While people in India and across the world are mourning and expressing outrage at the ruling, and shaming the entire country, it is important to note that Indian Penal Code 377 is a relic of British rule and colonialism. Contrary to the sexual puritanism and homophobia that the British wrote into the law while colonizing India, Indian and Hindu culture is enriched with queer sensibility. It is rather ironic that the British are finally getting ready to start allowing same-sex marriages next year, while their retrograde policies in former colonies continue to harm and hamper peoples lives. The Indian Supreme Court ruling is a reminder that the Indian people cannot rely on courts to strike down an injustice rooted in colonial oppression, and that colonial ideas remain ingrained in a so-called post-colonial country.
However, colonial-era law or not, many Indians are rightly outraged by this decision from the Indian Supreme Court, which should have outlawed colonial-era discrimination, instead of punting the question of sodomy to the Indian parliament. Thus far, the Indian parliament has remained non-commital on the issue, sparking more outrage on social media and across the country. In a display of vibrant democracy, Indians are taking to the streets both in India and abroad in protest of the ruling. That hardly seems backward and regressive to me.
Funnily, while LGBT organizations in the U.S. expressed disappointement at the decision, they have rarely ever expressed the same sort of outrage about queer immigrants who are criminalized and locked up in detention at home. Claudette Hubbard, a long-time lawful permanent resident of the U.S. who escaped Jamaica after facing persecution for being gay, has been locked in an ICE detention facility for two years now. Viesca, a transgender detainee at El Paso, Texas who won her credible fear interview, reported constant degradation and harassment from guards, and finally agreed to her own deportation yesterday. Kumar Jagdish, a gay asylum seeker from India, has been detained at El Paso, Texas since June, 2013. You won’t hear these stories in the mainstream media, because they do not show a flattering image of the United States as a beacon of hope or democracy. After all, detaining and deporting thousands of immigrants daily is not a marker of modernity any more than criminalizing homosexuality. Frankly, I am disappointed in all of us.
As for Section 377, the law is clearly an abomination. While Section 377 has rarely been used to criminalize gay persons in India, Indian queer liberation activist Kaveri Indira reports that there are many enforced laws on the books that cause less nationl and international outrage, such as Karnataka Police Acts, which criminalizes hijras, gender transgressives and transgender persons. Perhaps it is time to take the outrage, and pour it into the threats and daily assaults against queer and transgender persons of color that are far more real and tangible in both the U.S. and India, than this poor Supreme Court decision.

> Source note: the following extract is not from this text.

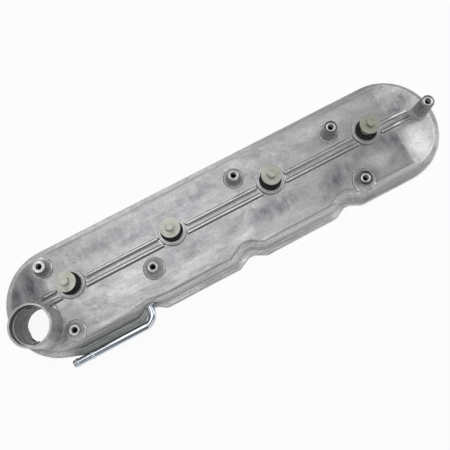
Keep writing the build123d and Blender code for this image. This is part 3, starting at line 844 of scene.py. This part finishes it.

Video here: http://www.ndtv.com/video/player/the-buck-stops-here/what-s-illegal-about-love-your-lordships/301085
One reply on “India Criminalizes Gay Sex: A Response to Misplaced Outrage”
As a life -long activist for queer rights(all the way back to the Stonewall era) and a professor of history whose specialty is 19th Century British Empire, I must compliment the author of this article for being, in my view, correct on all points. Chasing headline grabbing issues such as the situation in India (while not denying the gravity of that situation) but ignoring situations at home such as the ICE problems and moreover, acquiescing in the high-jacking of LGBT causes in other nations by those whose agenda is to create a liberal mask over a reality of exploitation will not enhance the dignity of our cause and may ultimately put us in bed with those who are the destroyers and enslavers – not the builders and liberators of this world. International politics is a very dangerous game with many layers of reality.I’m not sure very many in our community are yet attuned to that. That said, we none the less face situations in which to accomplish a specific goal in a reasonable time, it may be necessary to deal with people we would prefer not to know – to make compromises, some of which are inevitably moral ones. The classic problem is always where to draw the line once we head down that road. I do not pretend to have the answers. I suppose each person must find them for him or her self.